Bandos a los que había que unir dos bandos externos, o más bien tres. El de quienes vivían apartados en las montañas, ajenos a los conflictos de la ciudad en la que tenía lugar la acción, y que seguían ciegamente las visiones de una sacerdotisa, vidente capaz de predecir el futuro. Por otro lado, una casta nobiliaria que se mantenía encerrada en una caverna inexpugnable y en quien recaía el poder máximo de decisión - y de coerción- , aunque no lo ejecutase de ordinario. Por último, los misteriosos habitantes de la superficie, de quienes sólo se conocía a dos. Un recién llegado, interesado en atizar los conflictos hasta que devorasen toda esa sociedad inestable, así como una doctora, la única capaz de aplicar el proceso de Texhnolyze que da nombre a la serie: prótesis artificiales ultraperfeccionadas que dotaban a su portador de capacidades sobrehumanas.

Esa cuestión, la del grado de uso del Texhnolyze, se convertía en otra de las fallas de ruptura de esa sociedad.
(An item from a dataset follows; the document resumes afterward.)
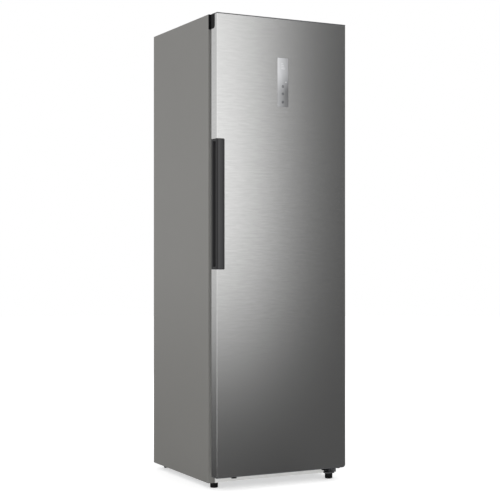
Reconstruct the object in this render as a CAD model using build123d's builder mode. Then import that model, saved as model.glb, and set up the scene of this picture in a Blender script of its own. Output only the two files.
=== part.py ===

De las tres facciones citadas, una era una familia mafiosa, en continua guerra interna y externa, que aceptaba esa prótesis artificiales como herramienta necesaria; por otro lado, había una secta religiosa que los rechazaba de plano, que incluso cometía atentados y acciones terroristas para lograr su erradicación; por último un grupo de tintes ácratas, a quien le daba igual esa tecnología siempre y cuando su libertad esencial y completa quedase garantizada.

Problemas que entroncan con una obsesión de Konaka, en gran parte también del anime: los límites del cuerpo, la posibilidad de su substitución completa por implantes mecánicos, así como las repercusiones que esa metamorfosis tendría sobre nuestra humanidad, si es que ése concepto tendría sentido una vez efectuada. Inquietudes tanto más relevantes hoy, en tiempos en que el transhumanismo parece ya una posibilidad palpable, a las que se unen, en esta ocasión, consideraciones sociales. En concreto, si una sociedad podría seguir siendo viable y sana, si de ella se extirpasen sus elementos violentos y asociales, pretendiendo purificarla.

Pregunta que, les anticipo, recibe una contundente respuesta negativa. En forma del que quizás sea el final más pesimista, irrevocable y desolador de una serie de anime.